Javier era de los primeros en acudir a merendar. Nunca llegaba tarde. Y hacía buen papel. No dejaba ni las migas. Había pasado épocas en su vida, de mas chaval, en los que comer era para él una tortura. Sopa y pollo era todo lo que toleraba, para desespero de sus padres, excelentes comedores ambos. Pero con la pubertad había experimentado un cambio y se apuntaba a todo. Por eso, aun resulta más extraño lo que ocurrió aquel día. Era jueves y la abuela había subido a la falsa de los jamones y había bajado con el plato de magras. Cabe decir que allí, entonces, el jamón no se cortaba como ahora, en lascas finas, sino que el cuchillo ahondaba en el jamón y separaba lonchas grandes y largas de medio centímetro de grosor. Que iban directas al pan. Magras. En aquel pueblo el jamón se comía así. Magra tras magra. Y nosotros las devorábamos con fruición.
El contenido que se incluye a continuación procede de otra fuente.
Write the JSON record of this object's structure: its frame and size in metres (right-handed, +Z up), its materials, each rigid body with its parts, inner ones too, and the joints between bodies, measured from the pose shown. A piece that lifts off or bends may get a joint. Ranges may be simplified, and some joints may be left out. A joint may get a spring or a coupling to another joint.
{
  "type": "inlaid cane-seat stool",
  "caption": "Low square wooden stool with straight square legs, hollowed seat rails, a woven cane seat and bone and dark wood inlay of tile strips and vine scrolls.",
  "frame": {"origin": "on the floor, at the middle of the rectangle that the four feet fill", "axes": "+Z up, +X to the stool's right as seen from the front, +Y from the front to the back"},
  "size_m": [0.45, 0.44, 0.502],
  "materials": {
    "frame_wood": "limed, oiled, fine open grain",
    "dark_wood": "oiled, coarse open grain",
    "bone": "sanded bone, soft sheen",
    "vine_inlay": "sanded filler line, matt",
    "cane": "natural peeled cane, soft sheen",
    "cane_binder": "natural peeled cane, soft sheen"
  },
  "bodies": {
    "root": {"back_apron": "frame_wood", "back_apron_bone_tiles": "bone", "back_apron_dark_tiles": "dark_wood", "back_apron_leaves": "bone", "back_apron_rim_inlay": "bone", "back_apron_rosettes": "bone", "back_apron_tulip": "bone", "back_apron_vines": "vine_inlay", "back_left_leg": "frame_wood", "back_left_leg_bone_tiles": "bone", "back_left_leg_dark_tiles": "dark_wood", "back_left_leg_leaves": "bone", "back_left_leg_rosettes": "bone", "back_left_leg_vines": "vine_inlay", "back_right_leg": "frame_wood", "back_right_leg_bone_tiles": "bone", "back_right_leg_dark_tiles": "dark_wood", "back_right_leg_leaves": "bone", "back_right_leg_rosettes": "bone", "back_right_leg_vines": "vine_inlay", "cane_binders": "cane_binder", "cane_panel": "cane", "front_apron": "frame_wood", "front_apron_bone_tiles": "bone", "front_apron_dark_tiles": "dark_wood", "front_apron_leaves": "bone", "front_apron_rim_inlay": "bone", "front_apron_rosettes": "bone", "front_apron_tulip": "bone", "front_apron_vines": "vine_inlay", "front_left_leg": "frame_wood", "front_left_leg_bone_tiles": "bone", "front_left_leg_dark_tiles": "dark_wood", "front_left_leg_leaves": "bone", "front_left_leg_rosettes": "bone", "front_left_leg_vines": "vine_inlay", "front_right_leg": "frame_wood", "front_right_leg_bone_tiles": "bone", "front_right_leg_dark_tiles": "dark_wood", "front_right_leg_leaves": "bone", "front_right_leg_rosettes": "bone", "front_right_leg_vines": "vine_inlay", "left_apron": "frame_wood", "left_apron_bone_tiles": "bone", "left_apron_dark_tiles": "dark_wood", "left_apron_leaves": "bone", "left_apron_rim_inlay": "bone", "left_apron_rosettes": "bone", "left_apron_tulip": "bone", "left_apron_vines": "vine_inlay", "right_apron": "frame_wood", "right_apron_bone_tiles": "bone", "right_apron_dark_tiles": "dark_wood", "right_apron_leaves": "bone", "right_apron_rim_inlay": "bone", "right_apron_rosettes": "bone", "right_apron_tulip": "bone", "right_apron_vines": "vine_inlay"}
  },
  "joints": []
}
Todavía es un misterio por qué aquel día Javier organizó aquel barullo. Que si su magra era mas delgada que la de los demás, que el vivía allí y como iba a menudo a ver a los abuelos, tenía derecho a pasar delante de los demás, que si ahora él era el favorito del abuelo, que si ya le tocaba a él, que nosotros éramos ya muy mayores. Un sinsentido repentino, que casi nadie entendió, y que culminó con mi primo dando un portazo y saliendo de allí llevado por mil demonios. Eso si. En su furor, se dejó la magra. Y la tía Ana miró a mi abuela. Y mi abuela miró a mi primo Pepe, que todos sabíamos que era un tragón. Y Pepe me miró a mi. Y no hizo falta mas. Pepe puso cara de “como despreciar una buena magra de jamón”…¡Y como casi había terminado la suya, no le supuso sacrificio alguno engullir la de Javier!

A la tía Ana y a la abuela se les escapaba la risilla por la comisura de los labios. Y, como os he dicho, sentenciosa ella, la anciana, en un susurro, tiró de refrán: “Lo que no quiere el soberbioso, se lo come el goloso”. Refrán como colofón. Y moraleja. Aquel día, lo que Javier despreció, se lo comió Pepe.